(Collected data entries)
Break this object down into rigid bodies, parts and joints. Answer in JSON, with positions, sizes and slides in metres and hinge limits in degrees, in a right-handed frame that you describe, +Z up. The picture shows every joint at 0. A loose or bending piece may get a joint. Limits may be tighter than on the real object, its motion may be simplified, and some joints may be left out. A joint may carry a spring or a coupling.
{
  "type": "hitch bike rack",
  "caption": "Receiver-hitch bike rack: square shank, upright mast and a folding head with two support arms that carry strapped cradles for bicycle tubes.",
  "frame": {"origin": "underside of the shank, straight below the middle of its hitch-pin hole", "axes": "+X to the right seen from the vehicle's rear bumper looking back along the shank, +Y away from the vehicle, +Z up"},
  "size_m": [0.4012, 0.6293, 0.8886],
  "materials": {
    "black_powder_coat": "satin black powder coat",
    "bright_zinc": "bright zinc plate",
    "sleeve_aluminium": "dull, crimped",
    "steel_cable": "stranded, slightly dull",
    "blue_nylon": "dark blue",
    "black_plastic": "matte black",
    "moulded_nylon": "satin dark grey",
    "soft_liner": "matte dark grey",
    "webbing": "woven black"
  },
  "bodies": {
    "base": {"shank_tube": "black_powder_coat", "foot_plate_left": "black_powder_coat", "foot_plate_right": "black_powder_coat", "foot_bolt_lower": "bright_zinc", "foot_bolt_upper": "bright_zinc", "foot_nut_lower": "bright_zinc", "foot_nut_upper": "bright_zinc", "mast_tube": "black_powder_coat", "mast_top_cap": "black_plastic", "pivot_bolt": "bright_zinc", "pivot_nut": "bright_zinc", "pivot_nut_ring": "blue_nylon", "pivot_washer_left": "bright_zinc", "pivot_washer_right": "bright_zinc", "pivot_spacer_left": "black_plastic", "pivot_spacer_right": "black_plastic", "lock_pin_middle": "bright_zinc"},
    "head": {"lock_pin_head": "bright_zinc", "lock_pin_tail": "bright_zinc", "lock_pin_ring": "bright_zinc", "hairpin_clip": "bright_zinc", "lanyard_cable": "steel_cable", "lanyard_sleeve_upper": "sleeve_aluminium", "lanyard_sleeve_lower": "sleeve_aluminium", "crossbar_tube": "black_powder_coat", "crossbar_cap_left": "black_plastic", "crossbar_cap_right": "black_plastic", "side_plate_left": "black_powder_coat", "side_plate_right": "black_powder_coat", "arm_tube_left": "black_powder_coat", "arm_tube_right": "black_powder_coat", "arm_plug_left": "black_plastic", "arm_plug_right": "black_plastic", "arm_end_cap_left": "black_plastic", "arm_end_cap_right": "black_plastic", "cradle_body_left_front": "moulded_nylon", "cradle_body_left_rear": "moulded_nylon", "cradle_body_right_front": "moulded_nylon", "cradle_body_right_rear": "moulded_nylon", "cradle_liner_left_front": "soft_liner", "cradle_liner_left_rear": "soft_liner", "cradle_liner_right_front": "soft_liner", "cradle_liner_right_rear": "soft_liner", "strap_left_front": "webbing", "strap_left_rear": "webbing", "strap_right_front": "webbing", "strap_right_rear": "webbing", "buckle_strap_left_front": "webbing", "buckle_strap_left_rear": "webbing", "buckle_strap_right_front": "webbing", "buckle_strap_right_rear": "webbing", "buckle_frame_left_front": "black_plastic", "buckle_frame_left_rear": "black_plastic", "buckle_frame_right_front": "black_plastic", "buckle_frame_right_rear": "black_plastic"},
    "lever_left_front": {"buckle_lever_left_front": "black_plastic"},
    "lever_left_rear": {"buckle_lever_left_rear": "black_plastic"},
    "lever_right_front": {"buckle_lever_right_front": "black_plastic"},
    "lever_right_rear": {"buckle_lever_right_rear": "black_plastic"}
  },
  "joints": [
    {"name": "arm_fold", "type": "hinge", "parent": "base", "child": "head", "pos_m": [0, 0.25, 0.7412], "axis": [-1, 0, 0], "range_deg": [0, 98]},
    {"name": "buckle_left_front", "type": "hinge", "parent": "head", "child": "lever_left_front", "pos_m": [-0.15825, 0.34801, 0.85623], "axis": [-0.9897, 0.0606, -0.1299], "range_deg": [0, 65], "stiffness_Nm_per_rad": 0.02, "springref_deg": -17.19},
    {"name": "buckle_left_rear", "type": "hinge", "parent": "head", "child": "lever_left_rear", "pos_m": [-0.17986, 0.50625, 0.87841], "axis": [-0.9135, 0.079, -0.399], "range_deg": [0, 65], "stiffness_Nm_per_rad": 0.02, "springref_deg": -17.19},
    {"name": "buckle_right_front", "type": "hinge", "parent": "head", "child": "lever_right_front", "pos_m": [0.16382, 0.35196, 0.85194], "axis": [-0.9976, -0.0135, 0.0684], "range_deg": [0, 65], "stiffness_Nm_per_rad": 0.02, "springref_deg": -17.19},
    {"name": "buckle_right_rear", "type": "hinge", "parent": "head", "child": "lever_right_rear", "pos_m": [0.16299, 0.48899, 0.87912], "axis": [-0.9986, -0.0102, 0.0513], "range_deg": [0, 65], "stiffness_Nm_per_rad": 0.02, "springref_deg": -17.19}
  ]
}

...

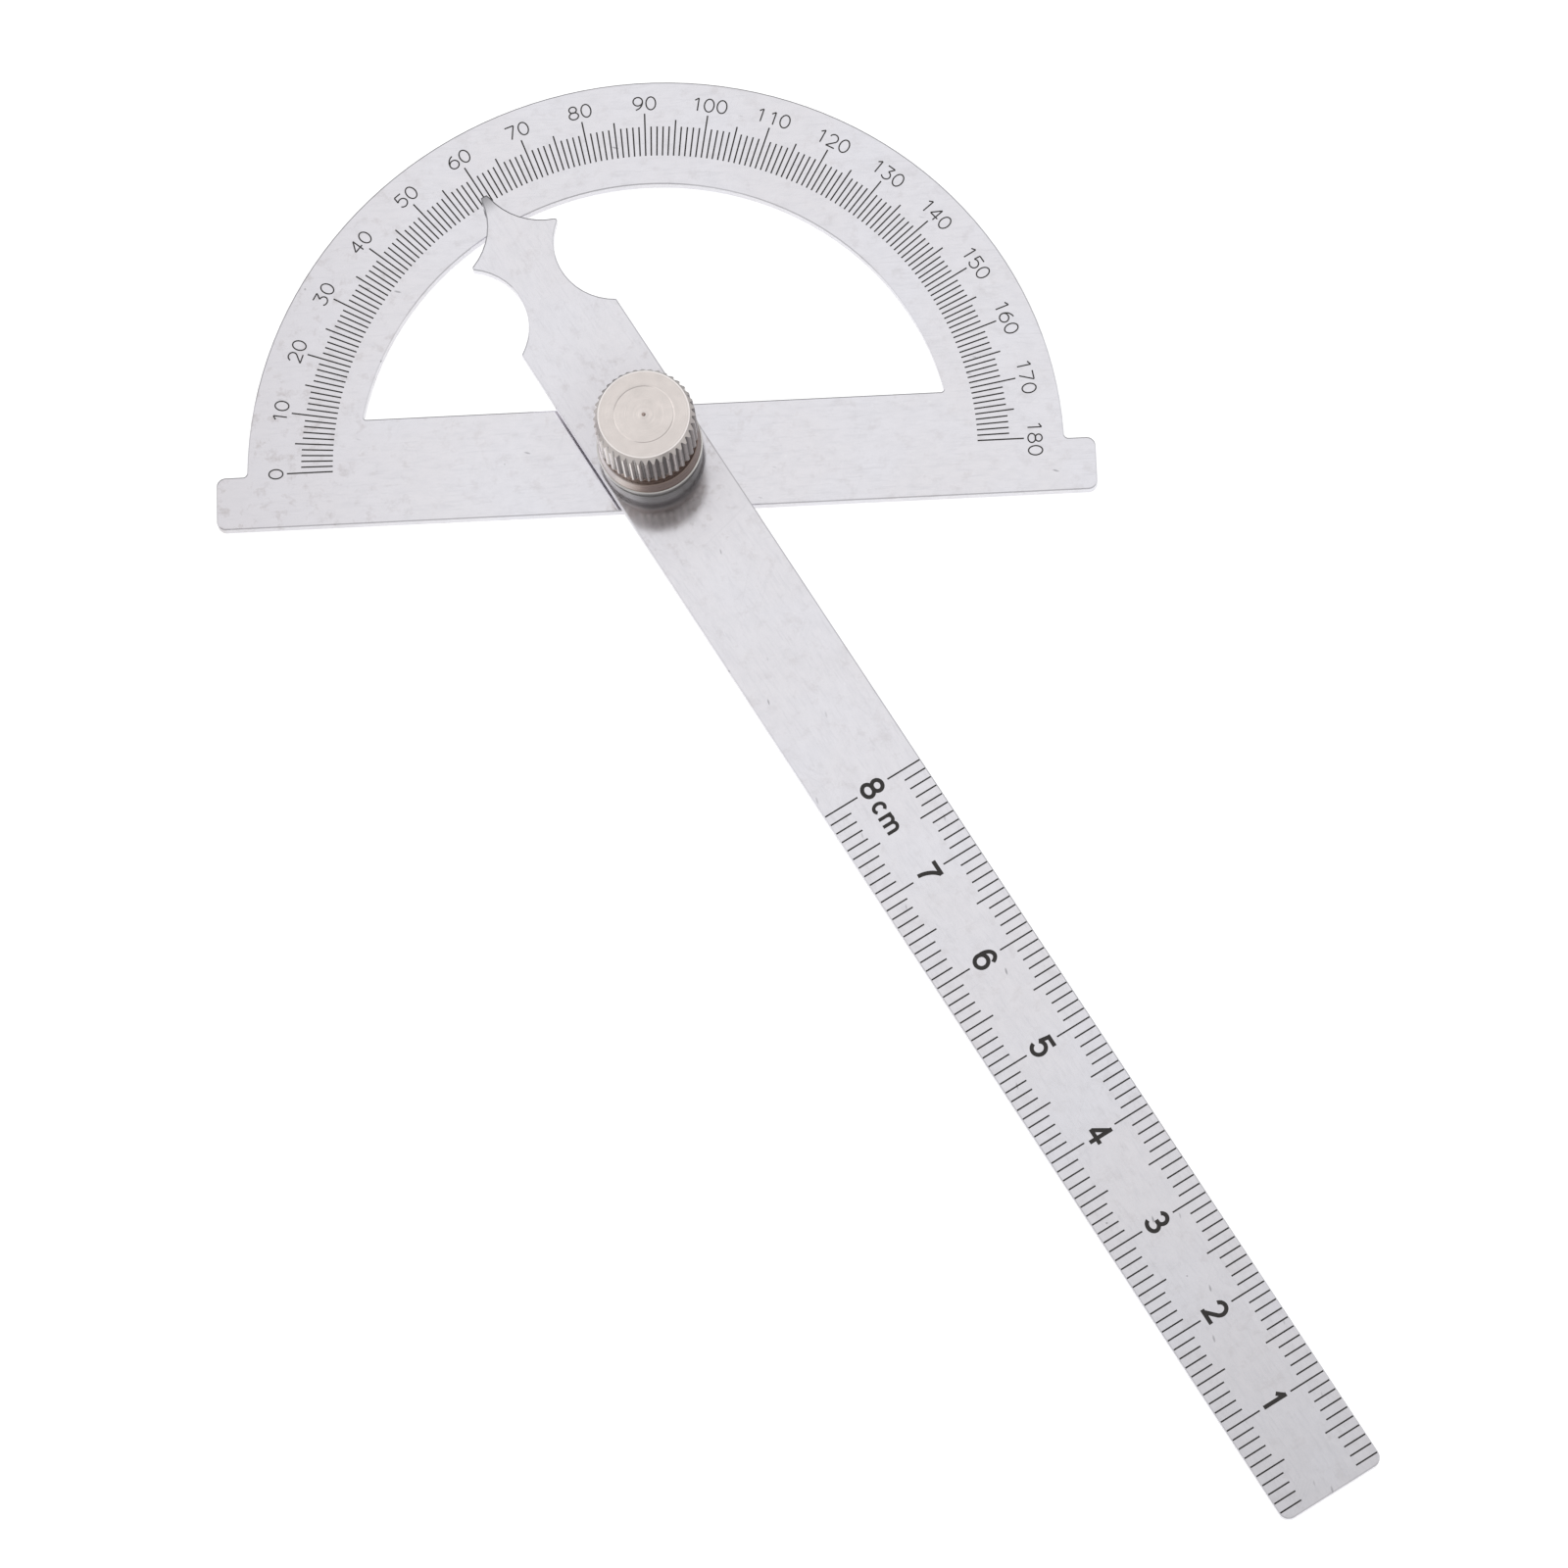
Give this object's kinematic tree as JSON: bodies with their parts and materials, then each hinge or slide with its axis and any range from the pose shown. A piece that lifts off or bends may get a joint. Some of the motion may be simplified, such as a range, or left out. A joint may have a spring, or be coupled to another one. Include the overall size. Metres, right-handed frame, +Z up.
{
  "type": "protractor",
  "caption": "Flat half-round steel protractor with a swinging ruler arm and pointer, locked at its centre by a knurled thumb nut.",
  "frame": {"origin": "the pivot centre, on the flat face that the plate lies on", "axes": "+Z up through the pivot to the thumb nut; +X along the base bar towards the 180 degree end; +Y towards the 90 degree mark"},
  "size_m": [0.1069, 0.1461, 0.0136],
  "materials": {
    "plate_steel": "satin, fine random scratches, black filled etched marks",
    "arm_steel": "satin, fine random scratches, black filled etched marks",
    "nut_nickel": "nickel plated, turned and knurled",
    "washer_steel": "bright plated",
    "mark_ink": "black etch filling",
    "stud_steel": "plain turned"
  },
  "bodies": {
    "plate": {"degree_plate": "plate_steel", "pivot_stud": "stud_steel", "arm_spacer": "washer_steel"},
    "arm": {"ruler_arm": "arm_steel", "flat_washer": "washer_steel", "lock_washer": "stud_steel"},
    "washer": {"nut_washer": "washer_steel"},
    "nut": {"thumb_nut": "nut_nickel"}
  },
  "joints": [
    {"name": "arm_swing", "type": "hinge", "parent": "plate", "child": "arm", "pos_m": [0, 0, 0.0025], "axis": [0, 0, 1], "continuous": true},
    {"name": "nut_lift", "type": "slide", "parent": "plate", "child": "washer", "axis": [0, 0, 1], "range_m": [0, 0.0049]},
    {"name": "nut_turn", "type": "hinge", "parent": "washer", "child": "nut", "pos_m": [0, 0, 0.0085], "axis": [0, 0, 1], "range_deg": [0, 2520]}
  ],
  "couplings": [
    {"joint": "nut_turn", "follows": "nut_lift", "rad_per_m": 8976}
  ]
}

---

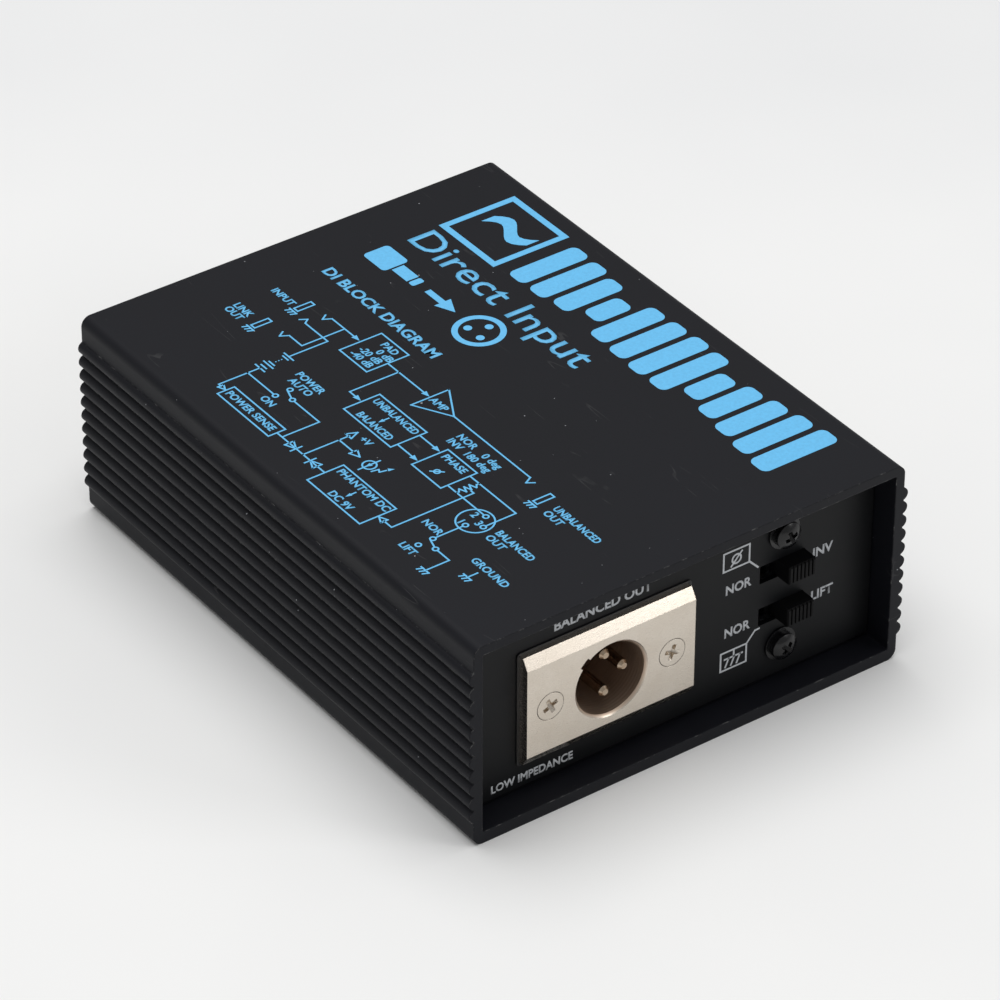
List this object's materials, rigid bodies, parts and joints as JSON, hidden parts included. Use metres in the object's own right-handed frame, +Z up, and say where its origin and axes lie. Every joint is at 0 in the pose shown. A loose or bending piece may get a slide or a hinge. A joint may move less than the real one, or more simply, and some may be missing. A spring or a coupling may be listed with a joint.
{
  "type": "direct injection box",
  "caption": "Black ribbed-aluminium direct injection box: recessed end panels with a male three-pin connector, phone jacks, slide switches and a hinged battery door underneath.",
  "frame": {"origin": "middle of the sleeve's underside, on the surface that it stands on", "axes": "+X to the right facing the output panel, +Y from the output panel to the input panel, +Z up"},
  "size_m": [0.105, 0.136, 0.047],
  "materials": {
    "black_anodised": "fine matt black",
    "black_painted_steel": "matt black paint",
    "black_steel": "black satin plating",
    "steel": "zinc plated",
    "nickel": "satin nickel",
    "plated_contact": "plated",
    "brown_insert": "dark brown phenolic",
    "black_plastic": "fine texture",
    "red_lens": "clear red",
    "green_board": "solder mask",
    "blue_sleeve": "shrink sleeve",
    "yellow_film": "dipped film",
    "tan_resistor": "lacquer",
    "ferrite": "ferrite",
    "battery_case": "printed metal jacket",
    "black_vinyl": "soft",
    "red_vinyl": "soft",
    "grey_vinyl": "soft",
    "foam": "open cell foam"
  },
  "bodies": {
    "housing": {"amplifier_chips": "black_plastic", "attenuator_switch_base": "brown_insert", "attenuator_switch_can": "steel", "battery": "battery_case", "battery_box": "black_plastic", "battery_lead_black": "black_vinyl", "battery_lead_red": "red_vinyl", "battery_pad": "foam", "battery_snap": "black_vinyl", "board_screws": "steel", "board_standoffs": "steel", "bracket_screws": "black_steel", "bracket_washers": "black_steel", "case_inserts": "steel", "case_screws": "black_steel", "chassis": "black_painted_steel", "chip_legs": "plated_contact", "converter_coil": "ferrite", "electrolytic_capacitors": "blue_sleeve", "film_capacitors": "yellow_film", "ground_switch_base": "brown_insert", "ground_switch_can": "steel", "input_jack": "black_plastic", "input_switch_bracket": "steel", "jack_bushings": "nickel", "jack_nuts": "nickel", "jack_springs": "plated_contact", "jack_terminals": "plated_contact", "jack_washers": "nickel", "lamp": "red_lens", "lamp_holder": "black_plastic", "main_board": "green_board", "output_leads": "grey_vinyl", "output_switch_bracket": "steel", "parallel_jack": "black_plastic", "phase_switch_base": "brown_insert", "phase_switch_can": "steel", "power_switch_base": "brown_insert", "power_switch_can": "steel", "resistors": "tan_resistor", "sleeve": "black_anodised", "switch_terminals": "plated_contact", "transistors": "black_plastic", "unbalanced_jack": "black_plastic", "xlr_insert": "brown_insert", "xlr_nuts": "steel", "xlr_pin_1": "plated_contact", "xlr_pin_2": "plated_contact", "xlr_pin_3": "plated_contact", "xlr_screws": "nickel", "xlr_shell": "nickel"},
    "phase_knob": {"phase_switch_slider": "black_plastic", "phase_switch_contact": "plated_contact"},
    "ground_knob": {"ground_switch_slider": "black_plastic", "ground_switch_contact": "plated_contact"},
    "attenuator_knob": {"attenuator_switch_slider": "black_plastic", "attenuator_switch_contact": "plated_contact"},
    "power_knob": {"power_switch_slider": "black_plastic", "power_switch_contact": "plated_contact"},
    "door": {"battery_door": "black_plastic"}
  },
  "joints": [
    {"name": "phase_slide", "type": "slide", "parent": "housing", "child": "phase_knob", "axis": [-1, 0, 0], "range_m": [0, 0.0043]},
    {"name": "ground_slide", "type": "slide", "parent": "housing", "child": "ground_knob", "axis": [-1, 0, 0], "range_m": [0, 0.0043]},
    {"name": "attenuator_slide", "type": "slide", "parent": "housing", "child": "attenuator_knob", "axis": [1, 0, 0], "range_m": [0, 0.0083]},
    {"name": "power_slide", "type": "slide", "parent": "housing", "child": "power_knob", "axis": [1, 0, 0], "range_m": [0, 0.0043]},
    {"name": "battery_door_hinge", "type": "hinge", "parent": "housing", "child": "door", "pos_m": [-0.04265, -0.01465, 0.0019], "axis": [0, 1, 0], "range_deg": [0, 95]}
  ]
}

Objective
From the entries above, select each line containing the string "shown".

Reply to the task
Give this object's kinematic tree as JSON: bodies with their parts and materials, then each hinge or slide with its axis and any range from the pose shown. A piece that lifts off or bends may get a joint. Some of the motion may be simplified, such as a range, or left out. A joint may have a spring, or be coupled to another one. Include the overall size. Metres, right-handed frame, +Z up.
List this object's materials, rigid bodies, parts and joints as JSON, hidden parts included. Use metres in the object's own right-handed frame, +Z up, and say where its origin and axes lie. Every joint is at 0 in the pose shown. A loose or bending piece may get a slide or a hinge. A joint may move less than the real one, or more simply, and some may be missing. A spring or a coupling may be listed with a joint.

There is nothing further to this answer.